Untuk percobaan identifikasi gugus fenol dengan reaksi FeCl3 – piridin dan reaksi Almen (tidak dilakukan). Pada reaksi FeCl3 – piridin digunakan fenol dan resorsinol. Apabila terdapat gugus hidroksi, akan terbentuk senyawa kompleks berwarna biru sampai ungu tergantung dari struktur senyawa yang diuji, apakah mengandung satu gugus –OH (monovalen) atau lebih dari satu gugus –OH (polivalen). Pada reaksi Almen, fenol dan resorsinol masing-masing direaksikan dengan pereaksi Million pada suhu tinggi. Adanya fenol ditandai dengan terbentuknya warna merah sampai ungu. Pada reaksi ini, fenol monovalen memberikan hasil positif.
Pada percobaan ketiga, identifikasi gugus fenol, fenol dan resorsinol direaksikan dengan pereaksi Fehling. Pada fenol, ketika ditambahkan Fehling A, terbentuk larutan berwarna cokelat, penambahan Fehling B menyebabkan warna larutan menjadi biru kehitaman. Saat dipanaskan warna larutan menjadi semakin pekat. Seharusnya, terdapat endapan berwarna merah Cu2O yang mengindikasikan adanya gugus OH pada fenol, dimana terjadi reaksi antara Cu2+ dengan gugus OH. Hal ini disebabkan karena kurangnya ketelitian praktikan saat melakukan pengamatan. Pada resorsinol yang memiliki lebih dari satu gugus OH (polivalen), saat ditambahkan Fehling A, terbentuk larutan berwarna hijau muda, ditambah Fehling B warna larutan menjadi biru tua. Sama seperti sebelumnya, larutan lalu dipanaskan dan berubah warna menjadi cokelat tu dan terdapat endapan yang merupakan endapan Cu2O. Karena resorsinol memiliki gugus 2 gugus OH maka endapan yang terbentuk akan lebih banyak daripada fenol yang hanya memiliki satu gugus OH. Berdasarkan hal ini, dapat diketahui bahwa pereaksi Fehling dapat digunakan untuk mengidentifikasi fenol monovalen dan polivalen, tidak seperti pereaksi Million yang hanya dapat mengidentifikasi fenol monovalen.
H. KESIMPULAN
Berdasarkan praktikum yang telah dilakukan, maka dapat disimpulkan bahwa :
a. Reaksi yang terjadi pada serangkaian percobaan yang telah dilakukan merupakan reaksi subtitusi yaitu reaksi pertukaran gugus atom-atom pada senyawa karbon. Salah satu bagian dari reaksi subtitusi yaitu reaksi sulfonasi yang merupakan reaksi kimia yang melibatkan penggabungan gugus atom sulfonat SO3H ke suatu molekul.

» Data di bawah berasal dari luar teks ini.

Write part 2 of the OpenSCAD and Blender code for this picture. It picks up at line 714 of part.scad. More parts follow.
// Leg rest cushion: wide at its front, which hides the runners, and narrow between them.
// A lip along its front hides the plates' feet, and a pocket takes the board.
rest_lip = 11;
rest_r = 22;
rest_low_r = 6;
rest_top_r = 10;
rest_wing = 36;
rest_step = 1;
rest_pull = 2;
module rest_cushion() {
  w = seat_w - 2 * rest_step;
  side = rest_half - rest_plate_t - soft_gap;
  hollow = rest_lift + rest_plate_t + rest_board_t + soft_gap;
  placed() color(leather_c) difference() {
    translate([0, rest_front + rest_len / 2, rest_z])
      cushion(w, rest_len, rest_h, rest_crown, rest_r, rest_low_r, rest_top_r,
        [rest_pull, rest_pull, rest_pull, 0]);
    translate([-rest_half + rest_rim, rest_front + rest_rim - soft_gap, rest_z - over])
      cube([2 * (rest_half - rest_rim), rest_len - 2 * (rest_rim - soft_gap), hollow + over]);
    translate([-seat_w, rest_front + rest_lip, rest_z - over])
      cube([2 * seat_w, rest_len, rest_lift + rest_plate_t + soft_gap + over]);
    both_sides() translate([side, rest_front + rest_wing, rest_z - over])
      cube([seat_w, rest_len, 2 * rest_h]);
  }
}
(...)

b. Untuk mengidentifikasi senyawa golongan aromatik dapat dilakukan melalui reaksi dengan asam sulfat pekat maupun CHCl3 – AlCl3.
c. Untuk mengidentifikasi adanya fenol dapat dilakukan melalui reaksi dengan FeCl3– piridin, reaksi Almen, dan reaksi dengan pereaksi Fehling.
d. Untuk fenol monovalen, reaksi FeCl3-piridin akan menghasilkan kompleks berwarna biru, reaksi almen (dengan pereaksi Million) akan menghasilkan warna merah sampai ungu, dan pereaksi Fehling akan menghasilkan endapan merah. Untuk fenol polivalen, dapat didentifikasi dengan reaksi FeCl3- piridin dan pereaksi Fehling dimana pada reaksi FeCl3- piridin akan terbentuk kompleks berwarna ungu dan pada pereaksi Fehling akan terbentuk endapan yang lebih banyak daripada fenol monovalen.
DAFTAR PUSTAKA
Dewilda, Yommi. 2012. Degradasi Senyawa Fenol oleh Mikroorganisme Laut. Padang : Universitas Andalas.
Lenny, Sovia. 2006. Senyawa Flavonoida, Fenilpropanoida dan Alkaloida. Medan : Universitas Sumatra Utara.
Parlan, A. 2005. Kimia Organik I. Malang : UM Press.
Pudyoko, sigit. 2010. Hubungan Pajanan Benzena dengan Kadar Fenol dalam Urine dan Gangguan Sistem Hematopoietic Pada Pekerja Instalasi BBM. Semarang : Universitas Diponegoro.